[Start of Provided information]

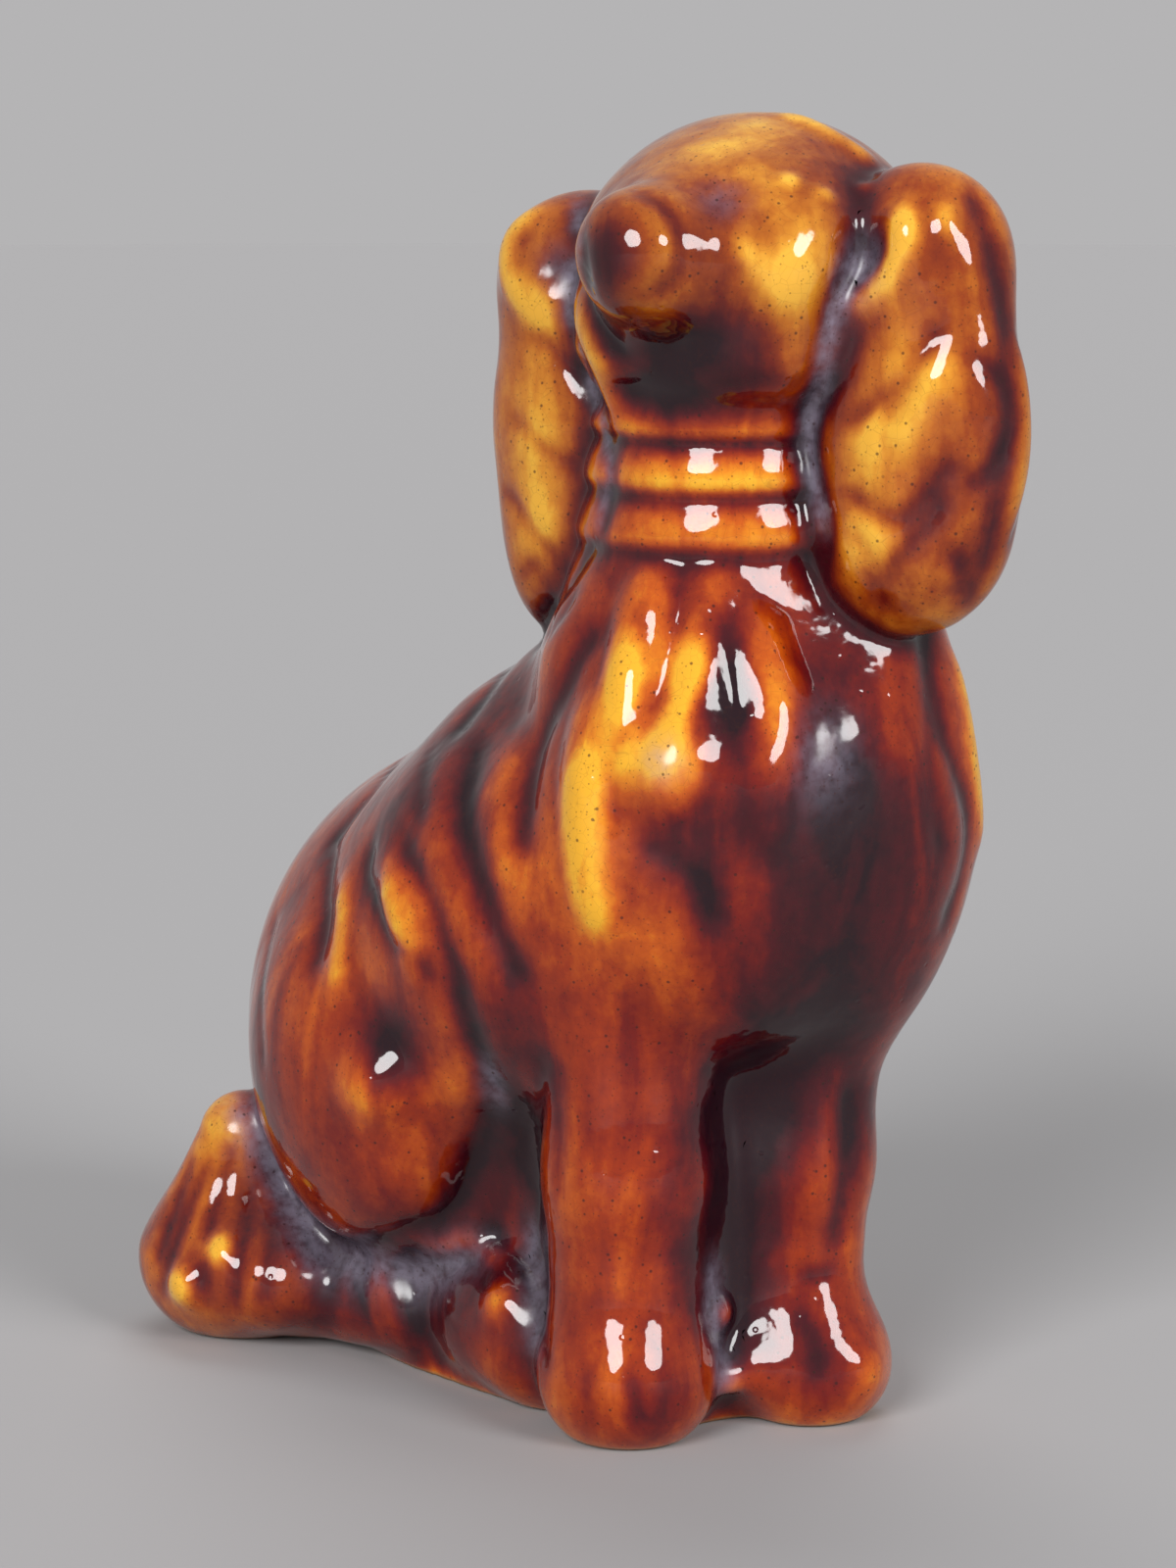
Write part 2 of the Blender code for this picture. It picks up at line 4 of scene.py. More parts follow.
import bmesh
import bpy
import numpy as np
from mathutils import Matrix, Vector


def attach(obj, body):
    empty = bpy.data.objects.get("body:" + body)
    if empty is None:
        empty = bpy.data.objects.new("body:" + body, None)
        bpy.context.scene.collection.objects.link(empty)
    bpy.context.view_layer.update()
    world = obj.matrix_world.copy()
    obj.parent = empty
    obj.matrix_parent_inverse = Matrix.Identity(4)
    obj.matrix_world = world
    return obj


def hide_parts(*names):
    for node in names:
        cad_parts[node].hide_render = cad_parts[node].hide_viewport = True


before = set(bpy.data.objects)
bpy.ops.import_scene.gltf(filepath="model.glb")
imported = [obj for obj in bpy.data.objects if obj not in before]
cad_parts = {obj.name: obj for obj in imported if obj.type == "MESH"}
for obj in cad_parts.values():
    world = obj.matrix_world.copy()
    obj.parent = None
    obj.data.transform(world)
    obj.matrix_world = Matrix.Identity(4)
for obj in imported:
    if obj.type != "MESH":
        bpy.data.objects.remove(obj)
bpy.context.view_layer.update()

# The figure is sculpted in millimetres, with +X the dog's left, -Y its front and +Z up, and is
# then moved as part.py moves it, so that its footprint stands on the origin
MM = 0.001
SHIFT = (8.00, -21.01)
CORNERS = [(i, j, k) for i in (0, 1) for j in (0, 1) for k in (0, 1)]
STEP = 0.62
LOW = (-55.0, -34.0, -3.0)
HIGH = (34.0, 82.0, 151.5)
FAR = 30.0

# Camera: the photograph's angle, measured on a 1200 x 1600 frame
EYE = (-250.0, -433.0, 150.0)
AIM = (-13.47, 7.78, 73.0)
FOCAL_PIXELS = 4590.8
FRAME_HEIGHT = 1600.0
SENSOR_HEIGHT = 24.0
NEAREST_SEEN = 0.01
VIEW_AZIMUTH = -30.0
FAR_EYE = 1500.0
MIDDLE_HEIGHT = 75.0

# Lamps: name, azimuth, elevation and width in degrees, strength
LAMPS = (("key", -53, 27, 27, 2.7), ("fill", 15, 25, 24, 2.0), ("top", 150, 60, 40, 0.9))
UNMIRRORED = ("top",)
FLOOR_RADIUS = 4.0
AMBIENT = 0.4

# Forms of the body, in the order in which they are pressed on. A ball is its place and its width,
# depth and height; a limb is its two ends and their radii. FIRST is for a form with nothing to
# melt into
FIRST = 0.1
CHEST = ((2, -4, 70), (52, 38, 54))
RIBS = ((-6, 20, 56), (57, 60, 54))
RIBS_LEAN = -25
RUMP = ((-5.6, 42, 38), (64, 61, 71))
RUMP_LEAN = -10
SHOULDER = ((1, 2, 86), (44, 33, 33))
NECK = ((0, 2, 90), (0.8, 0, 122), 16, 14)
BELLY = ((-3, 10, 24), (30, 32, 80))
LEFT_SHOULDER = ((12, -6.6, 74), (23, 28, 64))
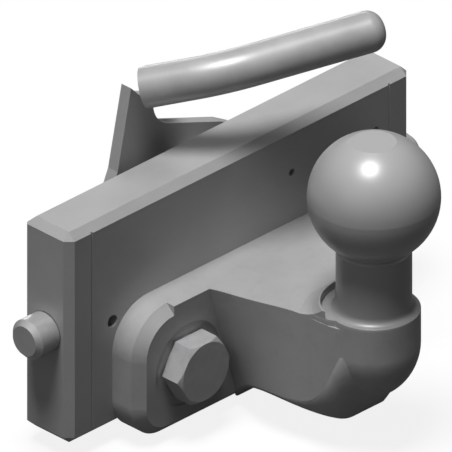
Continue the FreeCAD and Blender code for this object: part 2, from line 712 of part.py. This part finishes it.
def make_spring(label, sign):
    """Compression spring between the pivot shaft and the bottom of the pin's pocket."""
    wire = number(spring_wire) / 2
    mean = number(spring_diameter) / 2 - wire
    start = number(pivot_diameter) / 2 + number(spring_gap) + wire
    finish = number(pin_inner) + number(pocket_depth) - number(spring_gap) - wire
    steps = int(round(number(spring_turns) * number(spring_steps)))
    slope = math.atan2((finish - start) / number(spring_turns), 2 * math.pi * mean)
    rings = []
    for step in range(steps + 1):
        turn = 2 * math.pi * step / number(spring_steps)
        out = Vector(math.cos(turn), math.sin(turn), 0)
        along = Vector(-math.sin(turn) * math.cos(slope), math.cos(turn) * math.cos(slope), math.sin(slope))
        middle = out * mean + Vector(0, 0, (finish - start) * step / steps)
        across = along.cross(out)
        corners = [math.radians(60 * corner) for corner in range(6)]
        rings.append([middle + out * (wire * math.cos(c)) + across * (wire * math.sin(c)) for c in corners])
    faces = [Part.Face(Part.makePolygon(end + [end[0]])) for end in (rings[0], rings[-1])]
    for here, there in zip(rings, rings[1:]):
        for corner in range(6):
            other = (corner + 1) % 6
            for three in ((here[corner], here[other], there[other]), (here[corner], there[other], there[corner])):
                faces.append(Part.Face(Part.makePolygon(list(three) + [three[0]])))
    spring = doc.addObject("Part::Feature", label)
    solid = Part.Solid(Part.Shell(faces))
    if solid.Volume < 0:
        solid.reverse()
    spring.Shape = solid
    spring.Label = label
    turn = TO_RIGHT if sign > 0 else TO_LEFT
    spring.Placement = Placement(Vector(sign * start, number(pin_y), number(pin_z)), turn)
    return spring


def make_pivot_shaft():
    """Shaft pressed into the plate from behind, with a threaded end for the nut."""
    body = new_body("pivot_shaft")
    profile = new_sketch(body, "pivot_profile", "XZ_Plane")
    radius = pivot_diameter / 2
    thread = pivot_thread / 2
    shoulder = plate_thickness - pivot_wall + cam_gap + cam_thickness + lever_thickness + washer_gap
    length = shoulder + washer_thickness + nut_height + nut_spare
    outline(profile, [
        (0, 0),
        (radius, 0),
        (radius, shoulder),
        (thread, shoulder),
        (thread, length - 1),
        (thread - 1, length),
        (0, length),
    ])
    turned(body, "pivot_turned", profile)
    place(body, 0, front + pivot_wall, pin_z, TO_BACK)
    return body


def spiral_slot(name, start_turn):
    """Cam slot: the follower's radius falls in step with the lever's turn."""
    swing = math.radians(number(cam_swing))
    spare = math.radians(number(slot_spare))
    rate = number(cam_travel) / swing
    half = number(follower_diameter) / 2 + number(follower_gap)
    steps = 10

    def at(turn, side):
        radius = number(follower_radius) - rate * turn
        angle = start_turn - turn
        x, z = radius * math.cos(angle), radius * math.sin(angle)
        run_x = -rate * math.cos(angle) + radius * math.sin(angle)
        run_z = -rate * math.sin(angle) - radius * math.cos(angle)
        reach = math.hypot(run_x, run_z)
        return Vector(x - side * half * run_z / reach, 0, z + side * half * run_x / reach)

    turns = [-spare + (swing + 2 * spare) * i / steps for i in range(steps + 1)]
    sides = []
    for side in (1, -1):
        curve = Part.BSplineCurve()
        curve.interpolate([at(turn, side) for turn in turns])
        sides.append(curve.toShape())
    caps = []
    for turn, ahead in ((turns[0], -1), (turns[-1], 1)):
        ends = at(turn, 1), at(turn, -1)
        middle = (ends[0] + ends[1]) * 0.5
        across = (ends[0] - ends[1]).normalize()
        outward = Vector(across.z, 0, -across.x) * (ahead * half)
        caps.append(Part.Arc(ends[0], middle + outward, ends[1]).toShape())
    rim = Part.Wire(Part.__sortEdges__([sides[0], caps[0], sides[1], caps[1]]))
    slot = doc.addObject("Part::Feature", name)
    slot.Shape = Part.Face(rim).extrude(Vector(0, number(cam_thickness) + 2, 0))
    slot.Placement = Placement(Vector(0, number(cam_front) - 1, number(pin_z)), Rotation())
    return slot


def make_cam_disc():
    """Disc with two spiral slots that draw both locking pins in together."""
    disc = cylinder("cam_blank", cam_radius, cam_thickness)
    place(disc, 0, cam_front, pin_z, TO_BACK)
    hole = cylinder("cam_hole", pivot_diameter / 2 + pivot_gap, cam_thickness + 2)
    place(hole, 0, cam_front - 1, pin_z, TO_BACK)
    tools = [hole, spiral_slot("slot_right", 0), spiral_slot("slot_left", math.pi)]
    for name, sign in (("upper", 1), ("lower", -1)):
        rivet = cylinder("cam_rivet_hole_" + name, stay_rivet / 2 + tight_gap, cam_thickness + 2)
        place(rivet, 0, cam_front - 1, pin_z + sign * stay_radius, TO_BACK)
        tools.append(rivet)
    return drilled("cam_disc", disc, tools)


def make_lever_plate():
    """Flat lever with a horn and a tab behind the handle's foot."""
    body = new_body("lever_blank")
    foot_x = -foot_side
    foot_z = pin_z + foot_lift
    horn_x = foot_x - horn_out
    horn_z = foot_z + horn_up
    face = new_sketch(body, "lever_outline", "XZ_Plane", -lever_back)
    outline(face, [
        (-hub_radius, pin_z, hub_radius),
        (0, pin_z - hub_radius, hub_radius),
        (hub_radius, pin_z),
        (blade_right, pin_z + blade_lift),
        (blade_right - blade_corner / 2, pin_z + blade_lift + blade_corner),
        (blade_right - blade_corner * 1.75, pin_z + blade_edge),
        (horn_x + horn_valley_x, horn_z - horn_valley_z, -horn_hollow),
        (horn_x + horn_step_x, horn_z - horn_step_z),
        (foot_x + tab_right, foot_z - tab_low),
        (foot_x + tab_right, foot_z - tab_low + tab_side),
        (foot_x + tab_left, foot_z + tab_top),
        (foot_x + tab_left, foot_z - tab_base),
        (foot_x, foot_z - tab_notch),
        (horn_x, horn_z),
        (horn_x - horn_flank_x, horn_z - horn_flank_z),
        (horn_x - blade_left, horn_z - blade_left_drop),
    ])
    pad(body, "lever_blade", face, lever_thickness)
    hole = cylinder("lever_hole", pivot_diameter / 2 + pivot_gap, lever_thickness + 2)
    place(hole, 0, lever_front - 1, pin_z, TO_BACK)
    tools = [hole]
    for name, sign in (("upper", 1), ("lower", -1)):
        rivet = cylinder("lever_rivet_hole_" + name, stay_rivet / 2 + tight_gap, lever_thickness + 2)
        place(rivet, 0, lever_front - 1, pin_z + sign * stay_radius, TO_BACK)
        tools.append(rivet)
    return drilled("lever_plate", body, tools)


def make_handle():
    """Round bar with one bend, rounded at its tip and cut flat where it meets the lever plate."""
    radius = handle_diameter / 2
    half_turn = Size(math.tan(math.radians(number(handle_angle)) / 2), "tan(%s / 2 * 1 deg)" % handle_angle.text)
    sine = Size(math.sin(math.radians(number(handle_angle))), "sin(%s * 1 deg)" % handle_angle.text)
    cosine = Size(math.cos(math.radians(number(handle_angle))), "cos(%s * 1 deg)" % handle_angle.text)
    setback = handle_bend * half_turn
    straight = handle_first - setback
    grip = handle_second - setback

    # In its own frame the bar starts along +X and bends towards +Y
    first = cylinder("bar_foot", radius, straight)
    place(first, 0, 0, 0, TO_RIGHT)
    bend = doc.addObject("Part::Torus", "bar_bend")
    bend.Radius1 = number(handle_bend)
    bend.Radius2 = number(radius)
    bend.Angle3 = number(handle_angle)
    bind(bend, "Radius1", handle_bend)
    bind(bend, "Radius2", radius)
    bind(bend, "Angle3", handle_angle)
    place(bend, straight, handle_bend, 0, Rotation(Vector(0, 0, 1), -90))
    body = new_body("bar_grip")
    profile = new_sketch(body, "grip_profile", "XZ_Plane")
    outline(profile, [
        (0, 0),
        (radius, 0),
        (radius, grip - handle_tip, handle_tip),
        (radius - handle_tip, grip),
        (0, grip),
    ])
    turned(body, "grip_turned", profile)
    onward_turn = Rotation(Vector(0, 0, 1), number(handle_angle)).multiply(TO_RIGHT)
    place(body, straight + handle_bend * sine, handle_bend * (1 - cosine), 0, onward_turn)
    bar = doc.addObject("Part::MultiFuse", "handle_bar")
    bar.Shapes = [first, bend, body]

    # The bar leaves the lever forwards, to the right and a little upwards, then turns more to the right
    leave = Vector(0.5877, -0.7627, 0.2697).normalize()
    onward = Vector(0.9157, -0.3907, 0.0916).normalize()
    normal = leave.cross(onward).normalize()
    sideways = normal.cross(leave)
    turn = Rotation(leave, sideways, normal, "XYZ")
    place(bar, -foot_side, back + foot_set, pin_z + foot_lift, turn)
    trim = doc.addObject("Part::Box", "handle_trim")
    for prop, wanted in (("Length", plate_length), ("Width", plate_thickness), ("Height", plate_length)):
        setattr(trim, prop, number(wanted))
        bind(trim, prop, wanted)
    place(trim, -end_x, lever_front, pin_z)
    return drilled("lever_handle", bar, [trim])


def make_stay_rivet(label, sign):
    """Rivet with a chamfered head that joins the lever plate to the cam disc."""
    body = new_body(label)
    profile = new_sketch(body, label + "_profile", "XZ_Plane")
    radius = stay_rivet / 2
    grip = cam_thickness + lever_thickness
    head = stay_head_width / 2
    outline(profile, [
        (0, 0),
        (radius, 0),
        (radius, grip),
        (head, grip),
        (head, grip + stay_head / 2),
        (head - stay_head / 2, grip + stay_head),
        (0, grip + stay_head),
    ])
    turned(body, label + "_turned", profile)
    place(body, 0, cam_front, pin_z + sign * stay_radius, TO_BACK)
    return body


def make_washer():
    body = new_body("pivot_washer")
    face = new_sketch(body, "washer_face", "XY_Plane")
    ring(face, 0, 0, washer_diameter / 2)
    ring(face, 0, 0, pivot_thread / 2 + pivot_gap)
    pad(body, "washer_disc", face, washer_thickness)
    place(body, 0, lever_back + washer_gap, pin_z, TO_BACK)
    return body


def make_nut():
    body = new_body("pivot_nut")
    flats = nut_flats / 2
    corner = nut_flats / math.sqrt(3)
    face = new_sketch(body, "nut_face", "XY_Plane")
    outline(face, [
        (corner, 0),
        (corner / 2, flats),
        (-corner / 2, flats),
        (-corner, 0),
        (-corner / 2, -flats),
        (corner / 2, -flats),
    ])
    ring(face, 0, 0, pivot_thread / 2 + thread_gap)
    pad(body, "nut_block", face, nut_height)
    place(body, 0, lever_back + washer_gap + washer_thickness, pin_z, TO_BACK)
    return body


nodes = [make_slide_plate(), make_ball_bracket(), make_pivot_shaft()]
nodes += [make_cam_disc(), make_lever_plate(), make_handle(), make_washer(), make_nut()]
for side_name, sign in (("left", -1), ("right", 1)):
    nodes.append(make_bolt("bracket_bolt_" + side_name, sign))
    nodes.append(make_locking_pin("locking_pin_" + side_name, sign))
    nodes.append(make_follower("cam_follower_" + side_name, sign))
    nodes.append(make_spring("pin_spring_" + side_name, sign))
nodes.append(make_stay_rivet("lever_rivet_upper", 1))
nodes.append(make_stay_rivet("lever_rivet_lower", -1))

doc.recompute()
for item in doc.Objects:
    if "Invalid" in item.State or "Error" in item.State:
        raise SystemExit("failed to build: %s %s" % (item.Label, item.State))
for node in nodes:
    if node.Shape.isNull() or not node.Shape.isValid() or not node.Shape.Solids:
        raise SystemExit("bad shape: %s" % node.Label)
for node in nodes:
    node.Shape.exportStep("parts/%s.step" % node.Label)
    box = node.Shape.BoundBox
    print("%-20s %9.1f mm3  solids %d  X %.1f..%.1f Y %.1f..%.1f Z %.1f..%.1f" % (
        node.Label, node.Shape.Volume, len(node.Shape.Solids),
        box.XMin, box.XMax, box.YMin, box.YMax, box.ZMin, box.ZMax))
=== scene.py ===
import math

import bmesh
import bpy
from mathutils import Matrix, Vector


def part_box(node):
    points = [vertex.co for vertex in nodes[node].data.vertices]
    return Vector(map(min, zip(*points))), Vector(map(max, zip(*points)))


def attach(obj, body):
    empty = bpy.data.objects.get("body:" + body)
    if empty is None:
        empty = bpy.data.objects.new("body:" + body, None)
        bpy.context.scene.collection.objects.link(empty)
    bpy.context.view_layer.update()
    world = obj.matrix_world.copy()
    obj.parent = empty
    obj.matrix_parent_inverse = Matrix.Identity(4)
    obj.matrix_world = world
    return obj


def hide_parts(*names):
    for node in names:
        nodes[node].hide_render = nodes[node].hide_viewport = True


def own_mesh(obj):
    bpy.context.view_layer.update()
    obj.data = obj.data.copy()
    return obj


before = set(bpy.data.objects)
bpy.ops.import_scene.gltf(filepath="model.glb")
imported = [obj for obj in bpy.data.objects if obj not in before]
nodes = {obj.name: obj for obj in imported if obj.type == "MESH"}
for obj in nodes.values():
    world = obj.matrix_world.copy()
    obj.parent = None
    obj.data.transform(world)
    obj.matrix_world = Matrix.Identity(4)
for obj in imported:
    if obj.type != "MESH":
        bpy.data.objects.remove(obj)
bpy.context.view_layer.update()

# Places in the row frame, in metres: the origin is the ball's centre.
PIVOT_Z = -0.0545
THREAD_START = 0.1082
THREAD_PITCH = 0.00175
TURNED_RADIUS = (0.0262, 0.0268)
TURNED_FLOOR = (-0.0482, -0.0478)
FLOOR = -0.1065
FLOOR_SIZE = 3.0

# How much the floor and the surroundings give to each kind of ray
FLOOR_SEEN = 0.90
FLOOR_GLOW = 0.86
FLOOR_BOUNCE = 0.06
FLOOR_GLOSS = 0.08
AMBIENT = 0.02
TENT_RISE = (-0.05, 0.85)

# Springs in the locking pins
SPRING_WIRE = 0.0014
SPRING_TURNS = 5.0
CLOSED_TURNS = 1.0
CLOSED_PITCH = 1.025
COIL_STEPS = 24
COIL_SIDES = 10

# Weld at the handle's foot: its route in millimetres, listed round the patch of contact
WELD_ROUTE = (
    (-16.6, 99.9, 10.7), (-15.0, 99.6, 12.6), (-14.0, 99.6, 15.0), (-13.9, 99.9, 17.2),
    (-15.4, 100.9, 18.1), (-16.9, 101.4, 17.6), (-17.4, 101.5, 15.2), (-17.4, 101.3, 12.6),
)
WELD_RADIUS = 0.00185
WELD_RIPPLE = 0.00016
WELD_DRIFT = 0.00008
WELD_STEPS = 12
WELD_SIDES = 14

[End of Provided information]

**Aim:** Using the data above, transcribe the lines that run from the line with "X %.1f..%.1f Y" to the line with "TENT_RISE = (-0.05, 0.85)", both ends kept, and output nothing else.

**Solved problem:**
    print("%-20s %9.1f mm3  solids %d  X %.1f..%.1f Y %.1f..%.1f Z %.1f..%.1f" % (
        node.Label, node.Shape.Volume, len(node.Shape.Solids),
        box.XMin, box.XMax, box.YMin, box.YMax, box.ZMin, box.ZMax))
=== scene.py ===
import math

import bmesh
import bpy
from mathutils import Matrix, Vector


def part_box(node):
    points = [vertex.co for vertex in nodes[node].data.vertices]
    return Vector(map(min, zip(*points))), Vector(map(max, zip(*points)))


def attach(obj, body):
    empty = bpy.data.objects.get("body:" + body)
    if empty is None:
        empty = bpy.data.objects.new("body:" + body, None)
        bpy.context.scene.collection.objects.link(empty)
    bpy.context.view_layer.update()
    world = obj.matrix_world.copy()
    obj.parent = empty
    obj.matrix_parent_inverse = Matrix.Identity(4)
    obj.matrix_world = world
    return obj


def hide_parts(*names):
    for node in names:
        nodes[node].hide_render = nodes[node].hide_viewport = True


def own_mesh(obj):
    bpy.context.view_layer.update()
    obj.data = obj.data.copy()
    return obj


before = set(bpy.data.objects)
bpy.ops.import_scene.gltf(filepath="model.glb")
imported = [obj for obj in bpy.data.objects if obj not in before]
nodes = {obj.name: obj for obj in imported if obj.type == "MESH"}
for obj in nodes.values():
    world = obj.matrix_world.copy()
    obj.parent = None
    obj.data.transform(world)
    obj.matrix_world = Matrix.Identity(4)
for obj in imported:
    if obj.type != "MESH":
        bpy.data.objects.remove(obj)
bpy.context.view_layer.update()

# Places in the row frame, in metres: the origin is the ball's centre.
PIVOT_Z = -0.0545
THREAD_START = 0.1082
THREAD_PITCH = 0.00175
TURNED_RADIUS = (0.0262, 0.0268)
TURNED_FLOOR = (-0.0482, -0.0478)
FLOOR = -0.1065
FLOOR_SIZE = 3.0

# How much the floor and the surroundings give to each kind of ray
FLOOR_SEEN = 0.90
FLOOR_GLOW = 0.86
FLOOR_BOUNCE = 0.06
FLOOR_GLOSS = 0.08
AMBIENT = 0.02
TENT_RISE = (-0.05, 0.85)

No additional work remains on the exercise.